Friday, November 19, 2004

Striking down the Parliament Act?

The inevitable legal challenge to the Hunting Act has started, in fact two of them according to today's Guardian. The first is the attempt to rule the Parliament Act 1949 invalid. Um, hang about here, it's taken people 55 years to bring a claim that a law has been invalidly passed? If I send a claim into an Employment Tribunal more than three months after the incident then it's ruled out of time and these jokers want to go back and rule something 55 years old as invalid.

If the Parliament Act 1949 were to be struck down, I believe it would be the very first law that has been repealed by the courts (1) and not by the elected legislature, as the problems with "judical activism" in the US show, it's not a road we want to go down in this country. If it is repealed, does that mean that the laws that have passed as a result of the Parliament Act being used are repealed as well? Surely that's the obvious answer as the Countryside Alliance want the Hunting Act to be repealed. So that's the following acts done away with:

War Crimes Act 1991 (which allows suspected Nazi war criminals to be tried in UK courts even though the crime took place outside the UK)

European Parliamentary Elections Act 1999 (so all the UK members of the European Parliament's elections are invalid - come in Kilroy, your time is up)

Sexual Offences (Amendment) Act 2000 (the one that equalised the gay age of consent down to 16)

So are the Countryside Alliance pro-Nazi, anti-UKIP and anti-gay now?

Personally, I've always been agnostic about the merits of the hunting ban, if I were an MP I wouldn't have supported it at first, but all the comments of the countryside lobby have pushed me into supporting the ban, just to make it clear to these people that they are not exempt from the law of this country. I am as ever indebted to Melanie Phillips for helping me decide what to think on an issue (opposing Phillips is always a sensible position) with her rant which includes this pearl of wisdom

"But this Act, which has only been used on three occasions, is a draconian measure which is supposed to be restricted to the most fundamental issues."

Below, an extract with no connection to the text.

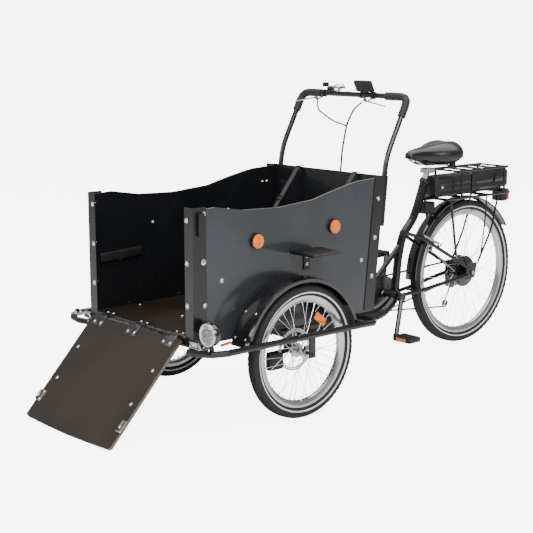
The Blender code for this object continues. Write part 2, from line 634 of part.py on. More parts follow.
# Seat post and saddle slide along the seat tube
POST_TOP = SEAT_TOP + seat_line * 0.052
post = rod(SEAT_TOP - seat_line * 0.085, POST_TOP, 0.0136, 16)
head_block = box((-0.022, 1.092, 0.796), (0.022, 1.145, 0.818), 0.003)
node("seat_post", join(post, head_block), ALLOY, SEAT_TOP)

SADDLE = [(0.985, 0.022, 0.864, 0.893), (1.030, 0.030, 0.848, 0.907), (1.090, 0.050, 0.830, 0.914)]
SADDLE += [(1.150, 0.090, 0.8195, 0.925), (1.205, 0.113, 0.8195, 0.937), (1.245, 0.100, 0.828, 0.937)]
SADDLE += [(1.266, 0.065, 0.845, 0.926)]


def saddle():
    """A loft of rounded sections from the nose to the tail, standing on a rail block."""
    bm = bmesh.new()
    rings = []
    for y, half, low, high in SADDLE:
        ring = []
        for i in range(10):
            angle = math.tau * i / 10
            lift = (high - low) / 2 * math.sin(angle)
            ring.append(bm.verts.new((half * math.cos(angle), y, (high + low) / 2 + lift)))
        rings.append(ring)
    for a, b in zip(rings, rings[1:]):
        for i in range(10):
            bm.faces.new((a[i], a[(i + 1) % 10], b[(i + 1) % 10], b[i]))
    bm.faces.new(rings[0])
    bm.faces.new(rings[-1])
    bmesh.ops.recalc_face_normals(bm, faces=bm.faces)
    return add("saddle_shape", mesh_from(bm))


node("saddle", join(saddle(), box((-0.020, 1.085, 0.8184), (0.020, 1.200, 0.850))), VINYL)

# Rack, its legs and the battery on it
RACK_Z = 0.678
RACK_HALF = 0.078
DECK_Z = 0.798
rails = [tube([(s * RACK_HALF, 1.165, RACK_Z), (s * RACK_HALF, 1.600, RACK_Z)], 0.006, 1) for s in (1, -1)]
bars = [rod((-RACK_HALF, y, RACK_Z), (RACK_HALF, y, RACK_Z), 0.006, 8) for y in (1.170, 1.300, 1.450, 1.595)]
legs = []
for s in (1, -1):
    legs.append(tube([(s * RACK_HALF, 1.190, RACK_Z), (s * 0.074, 1.240, 0.423)], 0.006, 1))
    leg_path = [(s * RACK_HALF, 1.520, RACK_Z), (s * 0.078, 1.478, 0.520), (s * 0.074, 1.392, 0.374)]
    legs.append(tube(leg_path, 0.005, 1, 0.04))
ends = [(s * RACK_HALF, y) for s in (1, -1) for y in (1.262, 1.560)]
posts = [rod((x, y, RACK_Z), (x, y, DECK_Z), 0.0055, 6) for x, y in ends]
rims = [rod((s * RACK_HALF, 1.240, DECK_Z), (s * RACK_HALF, 1.582, DECK_Z), 0.0062, 8) for s in (1, -1)]
SLAT_YS = (1.244, 1.328, 1.411, 1.494, 1.578)
slats = [rod((-RACK_HALF, y, DECK_Z), (RACK_HALF, y, DECK_Z), 0.0045, 6) for y in SLAT_YS]
rack = join(gather(*rails), *bars, gather(*legs))
rack = join(join(gather(*rims), *slats), gather(*posts), rack)
neck = rod((0, 1.0905, 0.680), (0, 1.175, RACK_Z), 0.006, 8)
node("rear_rack", join(rack, neck), FRAME_BLACK)

pack = box((-0.052, 1.124, 0.6885), (0.052, 1.365, 0.778), 0.010)
tail = box((-0.050, 1.360, 0.700), (0.050, 1.630, 0.785), 0.012)
skid = box((-0.030, 1.300, 0.6885), (0.030, 1.600, 0.706), 0.002)
node("battery", join(pack, tail, skid), PLASTIC_BLACK)

light = box((-0.030, 1.606, 0.630), (0.030, 1.650, 0.688), 0.004)
lens = box((-0.026, 1.648, 0.634), (0.026, 1.665, 0.684), 0.004)
node("tail_light", join(light, lens), RED)
node("controller_box", box((-0.026, 1.087, 0.616), (0.026, 1.150, 0.668), 0.006), PLASTIC_BLACK)

GUARD = [(0.347, 0.028), (0.347, -0.028), (0.336, -0.031)]
GUARD += [(0.336, -0.029), (0.3445, -0.0265), (0.3445, 0.0265)]
GUARD += [(0.336, 0.029), (0.336, 0.031)]
guard = turned(GUARD, REAR_AXLE, math.radians(32), math.radians(148), 18)
node("rear_fender", guard, PLASTIC_BLACK)

strap = [(0.0885, 1.425, 0.686), (0.0890, 1.420, 0.600), (0.0890, 1.405, 0.480), (0.0885, 1.390, 0.395)]
node("rack_strap", tube(strap, 0.0035, 2), WEBBING)

# Crank: both arms, the spindle and the chainring turn together; the pedals hang level
arm_turn = Vector((0, math.cos(CRANK_ANGLE), math.sin(CRANK_ANGLE)))
BB = Vector((0, CRANK_Y, CRANK_Z))


def crank_arm(x_root, x_tip, s):
    root = BB + Vector((x_root, 0, 0))
    tip = BB + Vector((x_tip, 0, 0)) + arm_turn * CRANK_LONG * s
    eye = rod(tip - Vector((0.007, 0, 0)), tip + Vector((0.007, 0, 0)), 0.014, 12)
    boss = rod(root - Vector((0.009, 0, 0)), root + Vector((0.009, 0, 0)), 0.018, 14)
    side = 1 if x_tip > 0 else -1
    stub = rod(tip, tip + Vector((side * 0.112, 0, 0)), 0.0050, 10)
    return join(boss, rod(root, tip, 0.0115, 8), eye, stub), tip


left_arm, left_tip = crank_arm(0.054, 0.076, 1)
spindle = rod((-0.0420, CRANK_Y, CRANK_Z), (0.052, CRANK_Y, CRANK_Z), 0.0085, 16)
node("crank_arm_left", join(left_arm, spindle), ALLOY, BB)
right_arm, right_tip = crank_arm(-0.0695, -0.091, -1)
node("crank_arm_right", right_arm, ALLOY, BB)
RING = [(0.0092, -0.0565), (0.0092, -0.0440), (0.016, -0.0440)]
RING += [(0.020, -0.0475), (0.076, -0.0475), (0.076, -0.0505)]
RING += [(0.020, -0.0505), (0.017, -0.0565)]
node("chainring", turned(RING, BB), STEEL, BB)

for tip, s, word in ((left_tip, 1, "left"), (right_tip, -1, "right")):
    middle = tip + Vector((s * 0.061, 0, 0))
    block = box(middle - Vector((0.049, 0.036, 0.011)), middle + Vector((0.049, 0.036, 0.011)), 0.003)
    hole = rod(tip - Vector((0.2, 0, 0)), tip + Vector((0.2, 0, 0)), 0.0058, 10)
    windows = []
    for ahead in (1, -1):
        gap = middle + Vector((0, ahead * 0.0195, 0))
        windows.append(box(gap - Vector((0.036, 0.0095, 0.02)), gap + Vector((0.036, 0.0095, 0.02))))
    node("pedal_" + word, cut(block, hole, gather(*windows)), PLASTIC_BLACK, tip)

# Chain: two straight runs and the wrap round the chainring and the cassette, as one flat loop
FRONT_WRAP = 0.0785
REAR_WRAP = 0.0425


def loop_outline(grow):
    """The chain line round both wheels, grown outwards."""
    span = Vector((REAR_Y - CRANK_Y, REAR_TYRE_R - CRANK_Z))
    tilt = math.atan2(span.y, span.x)
    spread = math.acos((FRONT_WRAP - REAR_WRAP) / span.length)
    points = []
    for i in range(13):
        turn = tilt + spread + (math.tau - 2 * spread) * i / 12
        points.append(polar(CRANK_Y, CRANK_Z, FRONT_WRAP + grow, turn))
    for i in range(9):
        turn = tilt - spread + 2 * spread * i / 8
        points.append(polar(REAR_Y, REAR_TYRE_R, REAR_WRAP + grow, turn))
    return points


belt = plate(loop_outline(0.0045), 0.0050, upright(-0.0490))
hollow = plate(loop_outline(-0.0013), 0.0200, upright(-0.0490))
node("chain", cut(belt, hollow), STEEL)


def brake_arm():
    hub = rod(BOSS + OUT * 0.0125, BOSS + OUT * 0.0265, 0.0105, 12)
    tip = BOSS + ALONG * 0.105 + OUT * 0.0195 - Vector((0.010, 0, 0))
    arm = rod(BOSS + OUT * 0.0195, tip, 0.0058, 8, 0.0042)
    grip_point = BOSS + ALONG * 0.014 + OUT * 0.0195
    post = rod(grip_point, grip_point - Vector((0.036, 0, 0)), 0.0035, 8)
    pad = box((0.0167, -0.0065, -0.024), (0.0262, 0.0065, 0.024))
    facing = Matrix(((1, 0, 0), tuple(ALONG), tuple(OUT))).transposed().to_4x4()
    centre = BOSS + ALONG * 0.009 + OUT * 0.006
    pad.data.transform(Matrix.Translation((0, centre.y, centre.z)) @ facing)
    bore = rod(BOSS - OUT * 0.01, BOSS + OUT * 0.05, 0.0056, 10)
    return join(cut(join(hub, arm), bore), post, pad)


pair_of("rear_brake_arm", brake_arm(), ALLOY, tuple(BOSS + OUT * 0.0195))

# Derailleur: a body on the right dropout and a sprung cage with its two pulleys
CAGE = Vector((-0.056, 1.362, 0.256))
arm_box = box((-0.084, 1.346, 0.268), (-0.0655, 1.384, 0.310), 0.004)
knuckle = rod((-0.082, CAGE.y, CAGE.z), (-0.0579, CAGE.y, CAGE.z), 0.0135, 12)
node("derailleur_body", join(arm_box, knuckle), STEEL)
lower_pulley = Vector((0, CAGE.y - 0.046, CAGE.z - 0.082))
cage_plate = rod((-0.0575, CAGE.y, CAGE.z), (-0.0550, CAGE.y, CAGE.z), 0.012, 12)
spar = tube([(-0.0562, CAGE.y, CAGE.z), (-0.0562, lower_pulley.y, lower_pulley.z)], 0.0055, 1)
discs = [rod((-0.0553, y, z), (-0.0455, y, z), 0.016, 14) for y, z in (CAGE.yz, lower_pulley.yz)]
CAGE_X = -0.0562
flatten = Matrix.Diagonal((0.24, 1, 1, 1))
spar.data.transform(Matrix.Translation((CAGE_X, 0, 0)) @ flatten @ Matrix.Translation((-CAGE_X, 0, 0)))
node("derailleur_cage", join(spar, cage_plate, gather(*discs)), STEEL, CAGE)
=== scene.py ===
"""The cargo tricycle's looks: materials for every CAD piece, fine detail on top, studio, lights and camera."""

import math

import bmesh
import bpy
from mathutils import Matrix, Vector


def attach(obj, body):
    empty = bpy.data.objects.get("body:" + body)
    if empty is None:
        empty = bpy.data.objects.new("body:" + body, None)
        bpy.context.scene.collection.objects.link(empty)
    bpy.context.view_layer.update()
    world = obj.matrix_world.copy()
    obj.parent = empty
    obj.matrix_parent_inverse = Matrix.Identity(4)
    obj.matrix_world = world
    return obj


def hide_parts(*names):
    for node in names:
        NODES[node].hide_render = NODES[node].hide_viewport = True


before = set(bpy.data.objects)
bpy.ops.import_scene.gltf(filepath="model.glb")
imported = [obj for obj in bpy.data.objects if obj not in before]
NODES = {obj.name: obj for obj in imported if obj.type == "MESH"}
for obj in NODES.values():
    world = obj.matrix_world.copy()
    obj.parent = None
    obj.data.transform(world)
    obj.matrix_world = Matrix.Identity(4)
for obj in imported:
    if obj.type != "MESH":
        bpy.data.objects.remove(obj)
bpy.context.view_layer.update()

# Driving places, as in the CAD: y = 0 of the local numbers is the front axle
FRONT_AXLE_Y = -0.4548
WHEEL_X = 0.392
FRONT_R = 0.250
REAR_R = 0.328
BACK_LEAN = math.radians(5.9)


def at(x, y, z):
    """A point given from the front axle, in the frame's own coordinates."""
    return Vector((x, y + FRONT_AXLE_Y, z))


# ---- Materials ----


def new_group(name, inputs, outputs):
    group = bpy.data.node_groups.new(name, "ShaderNodeTree")
    for label, kind in inputs:
        group.interface.new_socket(label, in_out="INPUT", socket_type=kind)
    for label, kind in outputs:
        group.interface.new_socket(label, in_out="OUTPUT", socket_type=kind)
    return group, group.nodes.new("NodeGroupInput"), group.nodes.new("NodeGroupOutput")


COLOR, FLOAT, VECTOR = "NodeSocketColor", "NodeSocketFloat", "NodeSocketVector"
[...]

Err, Melanie, all the three bills above are important up to a point, but does the change from a First past the post to a Closed party list system for Euro Elections really class as fundamental?

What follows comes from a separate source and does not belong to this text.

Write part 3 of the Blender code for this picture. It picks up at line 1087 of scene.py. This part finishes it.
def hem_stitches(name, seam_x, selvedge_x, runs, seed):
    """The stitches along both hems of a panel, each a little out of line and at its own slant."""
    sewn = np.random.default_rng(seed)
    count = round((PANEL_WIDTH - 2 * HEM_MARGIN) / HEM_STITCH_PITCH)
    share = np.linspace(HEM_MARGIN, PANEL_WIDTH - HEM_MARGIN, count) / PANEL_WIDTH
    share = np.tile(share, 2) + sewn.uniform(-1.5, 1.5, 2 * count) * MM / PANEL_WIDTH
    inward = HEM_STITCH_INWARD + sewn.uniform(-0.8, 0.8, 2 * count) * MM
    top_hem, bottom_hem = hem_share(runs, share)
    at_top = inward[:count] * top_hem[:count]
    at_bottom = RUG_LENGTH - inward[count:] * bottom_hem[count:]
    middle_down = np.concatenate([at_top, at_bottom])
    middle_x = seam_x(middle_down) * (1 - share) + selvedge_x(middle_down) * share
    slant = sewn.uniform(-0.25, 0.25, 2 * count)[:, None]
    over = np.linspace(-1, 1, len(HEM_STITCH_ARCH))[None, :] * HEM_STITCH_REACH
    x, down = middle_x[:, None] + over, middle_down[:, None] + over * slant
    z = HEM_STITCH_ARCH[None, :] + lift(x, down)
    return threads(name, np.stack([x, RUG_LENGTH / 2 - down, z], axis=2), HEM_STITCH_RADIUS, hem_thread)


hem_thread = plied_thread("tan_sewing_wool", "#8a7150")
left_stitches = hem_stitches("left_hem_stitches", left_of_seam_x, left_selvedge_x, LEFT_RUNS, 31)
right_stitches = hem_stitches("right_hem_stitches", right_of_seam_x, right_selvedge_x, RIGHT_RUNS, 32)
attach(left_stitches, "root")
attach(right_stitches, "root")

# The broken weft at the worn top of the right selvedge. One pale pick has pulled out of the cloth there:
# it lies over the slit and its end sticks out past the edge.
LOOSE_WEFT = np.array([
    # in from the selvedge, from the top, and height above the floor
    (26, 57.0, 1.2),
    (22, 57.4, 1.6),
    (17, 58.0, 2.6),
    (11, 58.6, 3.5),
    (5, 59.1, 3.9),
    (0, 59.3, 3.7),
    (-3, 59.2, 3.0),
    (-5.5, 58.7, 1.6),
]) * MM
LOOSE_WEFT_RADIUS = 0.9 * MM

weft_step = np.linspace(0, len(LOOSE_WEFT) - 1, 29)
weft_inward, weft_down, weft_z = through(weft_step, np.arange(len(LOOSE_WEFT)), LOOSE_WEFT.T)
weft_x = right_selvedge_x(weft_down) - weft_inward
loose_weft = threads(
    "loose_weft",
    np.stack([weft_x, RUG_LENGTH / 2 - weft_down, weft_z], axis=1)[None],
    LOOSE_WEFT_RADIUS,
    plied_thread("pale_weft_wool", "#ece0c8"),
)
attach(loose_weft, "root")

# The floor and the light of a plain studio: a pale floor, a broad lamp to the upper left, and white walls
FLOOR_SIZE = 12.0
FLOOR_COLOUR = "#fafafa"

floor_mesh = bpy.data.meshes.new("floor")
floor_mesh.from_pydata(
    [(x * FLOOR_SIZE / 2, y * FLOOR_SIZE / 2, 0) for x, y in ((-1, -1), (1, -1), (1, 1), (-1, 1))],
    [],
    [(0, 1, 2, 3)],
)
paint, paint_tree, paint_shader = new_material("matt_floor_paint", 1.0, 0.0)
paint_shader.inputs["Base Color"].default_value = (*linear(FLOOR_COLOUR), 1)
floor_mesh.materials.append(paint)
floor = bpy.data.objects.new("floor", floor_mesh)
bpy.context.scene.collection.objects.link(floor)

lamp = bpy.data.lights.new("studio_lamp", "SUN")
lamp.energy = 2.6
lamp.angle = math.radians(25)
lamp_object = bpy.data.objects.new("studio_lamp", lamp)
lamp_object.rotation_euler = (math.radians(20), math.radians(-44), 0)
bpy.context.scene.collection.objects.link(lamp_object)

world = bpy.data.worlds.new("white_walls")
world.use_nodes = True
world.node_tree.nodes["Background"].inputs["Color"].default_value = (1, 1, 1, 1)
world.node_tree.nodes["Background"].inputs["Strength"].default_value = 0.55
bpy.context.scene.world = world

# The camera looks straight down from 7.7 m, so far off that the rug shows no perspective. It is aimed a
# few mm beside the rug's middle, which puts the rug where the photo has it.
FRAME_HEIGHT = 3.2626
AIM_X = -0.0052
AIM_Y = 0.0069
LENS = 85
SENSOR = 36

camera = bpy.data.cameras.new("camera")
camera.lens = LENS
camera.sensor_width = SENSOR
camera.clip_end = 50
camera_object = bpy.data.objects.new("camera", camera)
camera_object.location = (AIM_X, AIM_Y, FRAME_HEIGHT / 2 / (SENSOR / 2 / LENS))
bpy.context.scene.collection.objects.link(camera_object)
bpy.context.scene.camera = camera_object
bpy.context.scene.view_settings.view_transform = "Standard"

Later I will investigate the delicious absurdity of using that bogeyman of Mail readers everywhere, the Human Rights Act to scupper the Act.

(1) I believed wrong, as Drake points out in the comments, the Merchant Shipping Act 1988 had been overturned in the past. My apologies.

1 comment:

  1. Thank you for that information Drake, I couldn't think of an overturn and a cursory Goggle search didn't come up with anything but I was not sure, hence the believe, I'll make the correction forthwith.

    I think the larger point stands however, getting the courts to overturn the Hunting Act would open a can of worms that really shouldn't be touched. It wouldn't be good for this country if we had politicised judges and the kind of judicial activism they have in the US. The right and proper way to repeal the Hunting Act is to do it in the House of Commons, that would be a celebration of democracy, having it overturned in the European Court of Human Rights would be something else.